— begin Information shown —

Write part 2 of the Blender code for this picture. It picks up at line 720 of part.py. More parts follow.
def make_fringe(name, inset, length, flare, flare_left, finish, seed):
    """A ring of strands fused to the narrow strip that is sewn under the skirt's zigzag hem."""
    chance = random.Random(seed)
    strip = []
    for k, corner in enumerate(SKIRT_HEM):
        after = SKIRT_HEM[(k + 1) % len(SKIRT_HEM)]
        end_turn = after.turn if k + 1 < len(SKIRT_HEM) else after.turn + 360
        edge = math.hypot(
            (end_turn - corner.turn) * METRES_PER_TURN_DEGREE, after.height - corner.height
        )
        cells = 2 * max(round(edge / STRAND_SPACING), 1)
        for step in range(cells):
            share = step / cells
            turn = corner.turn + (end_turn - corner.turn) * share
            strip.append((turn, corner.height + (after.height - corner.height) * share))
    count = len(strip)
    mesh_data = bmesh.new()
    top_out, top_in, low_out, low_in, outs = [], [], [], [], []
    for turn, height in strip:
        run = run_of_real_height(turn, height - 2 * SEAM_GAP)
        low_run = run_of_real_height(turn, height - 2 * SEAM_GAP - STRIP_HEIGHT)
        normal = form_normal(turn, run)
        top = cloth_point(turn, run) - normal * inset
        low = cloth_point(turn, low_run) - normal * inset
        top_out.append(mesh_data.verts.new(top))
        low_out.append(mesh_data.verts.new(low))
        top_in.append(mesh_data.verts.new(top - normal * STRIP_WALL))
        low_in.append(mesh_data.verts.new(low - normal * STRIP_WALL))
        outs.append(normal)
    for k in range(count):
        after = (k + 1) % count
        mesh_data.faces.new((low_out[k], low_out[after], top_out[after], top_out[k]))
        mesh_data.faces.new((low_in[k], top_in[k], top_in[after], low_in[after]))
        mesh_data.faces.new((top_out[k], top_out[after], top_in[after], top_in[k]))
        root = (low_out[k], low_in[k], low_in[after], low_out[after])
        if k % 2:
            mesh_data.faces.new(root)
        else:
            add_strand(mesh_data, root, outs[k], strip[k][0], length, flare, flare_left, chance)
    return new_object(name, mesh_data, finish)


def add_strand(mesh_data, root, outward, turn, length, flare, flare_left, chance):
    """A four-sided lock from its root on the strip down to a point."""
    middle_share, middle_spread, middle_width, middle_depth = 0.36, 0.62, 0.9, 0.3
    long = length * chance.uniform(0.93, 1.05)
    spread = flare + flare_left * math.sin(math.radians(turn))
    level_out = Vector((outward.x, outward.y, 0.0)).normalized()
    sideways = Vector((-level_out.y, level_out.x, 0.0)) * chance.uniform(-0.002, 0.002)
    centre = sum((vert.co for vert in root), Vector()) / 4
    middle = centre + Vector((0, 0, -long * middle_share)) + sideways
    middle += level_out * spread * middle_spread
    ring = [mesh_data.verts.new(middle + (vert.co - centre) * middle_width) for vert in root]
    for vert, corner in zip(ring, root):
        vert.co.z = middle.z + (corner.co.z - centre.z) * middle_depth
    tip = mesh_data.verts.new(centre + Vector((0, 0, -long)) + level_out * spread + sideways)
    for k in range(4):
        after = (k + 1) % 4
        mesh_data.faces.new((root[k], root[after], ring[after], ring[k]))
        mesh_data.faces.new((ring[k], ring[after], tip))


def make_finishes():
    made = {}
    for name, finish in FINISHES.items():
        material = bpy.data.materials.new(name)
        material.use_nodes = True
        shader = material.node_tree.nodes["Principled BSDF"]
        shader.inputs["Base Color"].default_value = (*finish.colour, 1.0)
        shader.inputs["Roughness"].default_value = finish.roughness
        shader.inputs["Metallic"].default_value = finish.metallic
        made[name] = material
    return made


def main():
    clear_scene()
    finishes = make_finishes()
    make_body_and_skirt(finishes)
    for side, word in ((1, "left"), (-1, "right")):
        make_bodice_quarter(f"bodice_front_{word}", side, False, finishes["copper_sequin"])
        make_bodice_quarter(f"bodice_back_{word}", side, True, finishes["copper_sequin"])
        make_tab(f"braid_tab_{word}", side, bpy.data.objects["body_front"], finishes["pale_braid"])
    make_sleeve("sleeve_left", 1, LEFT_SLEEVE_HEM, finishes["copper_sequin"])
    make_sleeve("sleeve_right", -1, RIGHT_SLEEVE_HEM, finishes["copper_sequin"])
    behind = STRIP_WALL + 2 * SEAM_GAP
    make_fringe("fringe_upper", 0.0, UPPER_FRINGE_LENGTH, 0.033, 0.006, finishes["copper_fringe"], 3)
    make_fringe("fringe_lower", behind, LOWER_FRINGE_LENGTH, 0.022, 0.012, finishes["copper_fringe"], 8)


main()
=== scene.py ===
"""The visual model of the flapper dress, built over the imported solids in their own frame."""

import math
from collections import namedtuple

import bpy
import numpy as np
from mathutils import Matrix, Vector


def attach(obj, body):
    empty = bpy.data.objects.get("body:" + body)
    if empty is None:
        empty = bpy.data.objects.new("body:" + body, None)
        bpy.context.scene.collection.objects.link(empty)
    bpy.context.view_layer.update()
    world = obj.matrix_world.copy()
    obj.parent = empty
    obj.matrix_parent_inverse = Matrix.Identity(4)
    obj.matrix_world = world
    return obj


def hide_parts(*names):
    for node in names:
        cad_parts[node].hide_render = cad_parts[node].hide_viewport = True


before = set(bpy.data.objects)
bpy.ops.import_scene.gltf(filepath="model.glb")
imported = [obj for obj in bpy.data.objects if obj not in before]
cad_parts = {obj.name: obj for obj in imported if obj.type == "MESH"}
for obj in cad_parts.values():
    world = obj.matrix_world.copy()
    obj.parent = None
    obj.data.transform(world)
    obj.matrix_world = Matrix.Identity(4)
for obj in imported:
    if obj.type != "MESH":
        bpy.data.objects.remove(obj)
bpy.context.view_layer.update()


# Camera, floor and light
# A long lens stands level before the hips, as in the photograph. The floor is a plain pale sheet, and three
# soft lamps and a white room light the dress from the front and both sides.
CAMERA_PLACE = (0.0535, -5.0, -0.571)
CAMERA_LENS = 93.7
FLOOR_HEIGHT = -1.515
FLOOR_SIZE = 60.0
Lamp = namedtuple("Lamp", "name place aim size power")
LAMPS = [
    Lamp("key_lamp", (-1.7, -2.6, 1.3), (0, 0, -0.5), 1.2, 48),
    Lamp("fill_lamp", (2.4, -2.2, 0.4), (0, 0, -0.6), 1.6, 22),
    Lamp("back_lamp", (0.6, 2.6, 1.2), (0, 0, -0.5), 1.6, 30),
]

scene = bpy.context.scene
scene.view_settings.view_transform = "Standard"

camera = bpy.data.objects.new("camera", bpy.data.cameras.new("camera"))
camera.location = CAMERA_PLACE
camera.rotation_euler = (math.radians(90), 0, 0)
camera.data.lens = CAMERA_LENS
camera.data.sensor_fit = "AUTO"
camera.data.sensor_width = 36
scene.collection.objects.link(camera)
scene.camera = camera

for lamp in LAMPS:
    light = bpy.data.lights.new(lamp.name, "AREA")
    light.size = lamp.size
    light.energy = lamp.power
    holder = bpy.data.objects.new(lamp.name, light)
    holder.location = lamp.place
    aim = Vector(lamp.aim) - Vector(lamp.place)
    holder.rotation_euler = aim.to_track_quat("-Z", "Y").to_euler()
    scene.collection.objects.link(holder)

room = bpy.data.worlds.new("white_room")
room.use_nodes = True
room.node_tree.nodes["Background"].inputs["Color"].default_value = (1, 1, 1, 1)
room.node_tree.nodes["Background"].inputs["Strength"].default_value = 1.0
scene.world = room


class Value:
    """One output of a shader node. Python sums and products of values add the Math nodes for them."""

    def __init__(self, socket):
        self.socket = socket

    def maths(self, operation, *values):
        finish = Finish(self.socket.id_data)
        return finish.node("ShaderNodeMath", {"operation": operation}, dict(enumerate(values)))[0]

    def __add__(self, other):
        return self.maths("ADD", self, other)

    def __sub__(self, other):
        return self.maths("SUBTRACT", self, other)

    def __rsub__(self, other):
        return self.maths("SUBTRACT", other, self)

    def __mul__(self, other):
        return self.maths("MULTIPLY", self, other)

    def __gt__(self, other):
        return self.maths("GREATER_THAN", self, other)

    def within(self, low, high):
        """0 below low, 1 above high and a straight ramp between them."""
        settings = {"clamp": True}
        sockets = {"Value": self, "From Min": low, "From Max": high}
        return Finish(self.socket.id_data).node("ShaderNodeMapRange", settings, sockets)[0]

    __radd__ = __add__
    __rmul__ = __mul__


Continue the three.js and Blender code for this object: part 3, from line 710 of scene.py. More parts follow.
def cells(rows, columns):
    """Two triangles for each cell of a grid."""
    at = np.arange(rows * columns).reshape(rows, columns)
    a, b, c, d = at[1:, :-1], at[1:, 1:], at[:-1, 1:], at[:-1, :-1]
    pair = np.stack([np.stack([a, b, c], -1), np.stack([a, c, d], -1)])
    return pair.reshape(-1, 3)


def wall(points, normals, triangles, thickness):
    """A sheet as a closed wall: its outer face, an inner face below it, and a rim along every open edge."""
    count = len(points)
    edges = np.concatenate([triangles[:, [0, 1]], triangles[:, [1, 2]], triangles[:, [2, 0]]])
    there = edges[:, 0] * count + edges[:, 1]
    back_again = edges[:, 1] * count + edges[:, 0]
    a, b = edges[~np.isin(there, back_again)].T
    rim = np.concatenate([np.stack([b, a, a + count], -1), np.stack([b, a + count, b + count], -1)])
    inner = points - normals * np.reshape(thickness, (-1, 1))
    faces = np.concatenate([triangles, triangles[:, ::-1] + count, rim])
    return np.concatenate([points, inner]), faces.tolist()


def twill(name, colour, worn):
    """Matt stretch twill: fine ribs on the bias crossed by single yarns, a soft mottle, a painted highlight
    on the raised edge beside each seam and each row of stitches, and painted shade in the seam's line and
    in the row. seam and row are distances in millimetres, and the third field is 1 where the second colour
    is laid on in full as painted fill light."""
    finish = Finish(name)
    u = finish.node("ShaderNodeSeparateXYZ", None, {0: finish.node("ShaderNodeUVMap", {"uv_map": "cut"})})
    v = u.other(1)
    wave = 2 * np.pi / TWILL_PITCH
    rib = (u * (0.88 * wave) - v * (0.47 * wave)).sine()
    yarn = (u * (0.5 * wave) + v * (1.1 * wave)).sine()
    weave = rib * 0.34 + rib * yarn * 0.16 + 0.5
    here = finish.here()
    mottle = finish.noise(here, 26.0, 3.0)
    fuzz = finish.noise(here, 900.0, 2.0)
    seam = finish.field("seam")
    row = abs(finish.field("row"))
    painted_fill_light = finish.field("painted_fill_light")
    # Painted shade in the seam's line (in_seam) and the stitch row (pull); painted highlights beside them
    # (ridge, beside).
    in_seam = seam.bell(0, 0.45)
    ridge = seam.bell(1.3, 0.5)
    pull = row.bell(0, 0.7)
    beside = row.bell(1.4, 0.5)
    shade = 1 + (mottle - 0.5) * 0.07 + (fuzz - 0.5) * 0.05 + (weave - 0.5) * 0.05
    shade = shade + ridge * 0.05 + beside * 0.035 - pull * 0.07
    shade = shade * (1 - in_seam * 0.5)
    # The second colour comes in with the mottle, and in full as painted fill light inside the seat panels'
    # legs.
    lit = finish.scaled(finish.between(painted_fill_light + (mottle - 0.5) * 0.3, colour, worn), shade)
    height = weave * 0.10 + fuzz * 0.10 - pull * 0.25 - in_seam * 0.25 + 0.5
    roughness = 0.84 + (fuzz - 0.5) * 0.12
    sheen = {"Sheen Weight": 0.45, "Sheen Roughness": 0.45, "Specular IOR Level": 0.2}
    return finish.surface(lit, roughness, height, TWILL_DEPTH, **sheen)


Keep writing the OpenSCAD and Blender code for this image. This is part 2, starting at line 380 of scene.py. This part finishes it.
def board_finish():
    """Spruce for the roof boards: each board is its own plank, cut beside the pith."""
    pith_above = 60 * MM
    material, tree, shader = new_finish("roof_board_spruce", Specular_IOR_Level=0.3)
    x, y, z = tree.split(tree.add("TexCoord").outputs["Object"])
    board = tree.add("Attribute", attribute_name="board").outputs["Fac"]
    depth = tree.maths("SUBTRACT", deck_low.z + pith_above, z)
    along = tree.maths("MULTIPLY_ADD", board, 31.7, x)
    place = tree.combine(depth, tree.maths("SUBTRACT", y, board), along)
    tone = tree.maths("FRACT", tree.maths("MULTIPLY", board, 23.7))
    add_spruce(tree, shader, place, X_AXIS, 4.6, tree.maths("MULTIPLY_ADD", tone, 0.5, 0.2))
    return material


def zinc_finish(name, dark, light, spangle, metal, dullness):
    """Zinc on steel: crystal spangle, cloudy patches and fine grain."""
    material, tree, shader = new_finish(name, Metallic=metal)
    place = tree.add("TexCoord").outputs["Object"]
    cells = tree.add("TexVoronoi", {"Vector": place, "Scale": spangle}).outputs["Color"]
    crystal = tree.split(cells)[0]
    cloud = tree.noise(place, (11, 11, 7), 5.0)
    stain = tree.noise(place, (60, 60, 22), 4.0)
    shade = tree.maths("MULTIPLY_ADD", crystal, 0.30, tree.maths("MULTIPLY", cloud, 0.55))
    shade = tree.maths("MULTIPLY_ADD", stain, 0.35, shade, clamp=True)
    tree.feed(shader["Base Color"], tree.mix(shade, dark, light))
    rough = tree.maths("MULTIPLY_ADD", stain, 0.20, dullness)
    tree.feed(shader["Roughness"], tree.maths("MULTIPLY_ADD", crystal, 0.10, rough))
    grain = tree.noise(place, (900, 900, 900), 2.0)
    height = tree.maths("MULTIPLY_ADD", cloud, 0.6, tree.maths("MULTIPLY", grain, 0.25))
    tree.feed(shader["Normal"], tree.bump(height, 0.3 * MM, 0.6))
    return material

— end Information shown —

Work instructions =>
In the listing above, find the line with "before = set(bpy.data.objects)" and the line with "scene.collection.objects.link(holder)". Output those two lines and every line between them, exactly as written.

Output =>
before = set(bpy.data.objects)
bpy.ops.import_scene.gltf(filepath="model.glb")
imported = [obj for obj in bpy.data.objects if obj not in before]
cad_parts = {obj.name: obj for obj in imported if obj.type == "MESH"}
for obj in cad_parts.values():
    world = obj.matrix_world.copy()
    obj.parent = None
    obj.data.transform(world)
    obj.matrix_world = Matrix.Identity(4)
for obj in imported:
    if obj.type != "MESH":
        bpy.data.objects.remove(obj)
bpy.context.view_layer.update()


# Camera, floor and light
# A long lens stands level before the hips, as in the photograph. The floor is a plain pale sheet, and three
# soft lamps and a white room light the dress from the front and both sides.
CAMERA_PLACE = (0.0535, -5.0, -0.571)
CAMERA_LENS = 93.7
FLOOR_HEIGHT = -1.515
FLOOR_SIZE = 60.0
Lamp = namedtuple("Lamp", "name place aim size power")
LAMPS = [
    Lamp("key_lamp", (-1.7, -2.6, 1.3), (0, 0, -0.5), 1.2, 48),
    Lamp("fill_lamp", (2.4, -2.2, 0.4), (0, 0, -0.6), 1.6, 22),
    Lamp("back_lamp", (0.6, 2.6, 1.2), (0, 0, -0.5), 1.6, 30),
]

scene = bpy.context.scene
scene.view_settings.view_transform = "Standard"

camera = bpy.data.objects.new("camera", bpy.data.cameras.new("camera"))
camera.location = CAMERA_PLACE
camera.rotation_euler = (math.radians(90), 0, 0)
camera.data.lens = CAMERA_LENS
camera.data.sensor_fit = "AUTO"
camera.data.sensor_width = 36
scene.collection.objects.link(camera)
scene.camera = camera

for lamp in LAMPS:
    light = bpy.data.lights.new(lamp.name, "AREA")
    light.size = lamp.size
    light.energy = lamp.power
    holder = bpy.data.objects.new(lamp.name, light)
    holder.location = lamp.place
    aim = Vector(lamp.aim) - Vector(lamp.place)
    holder.rotation_euler = aim.to_track_quat("-Z", "Y").to_euler()
    scene.collection.objects.link(holder)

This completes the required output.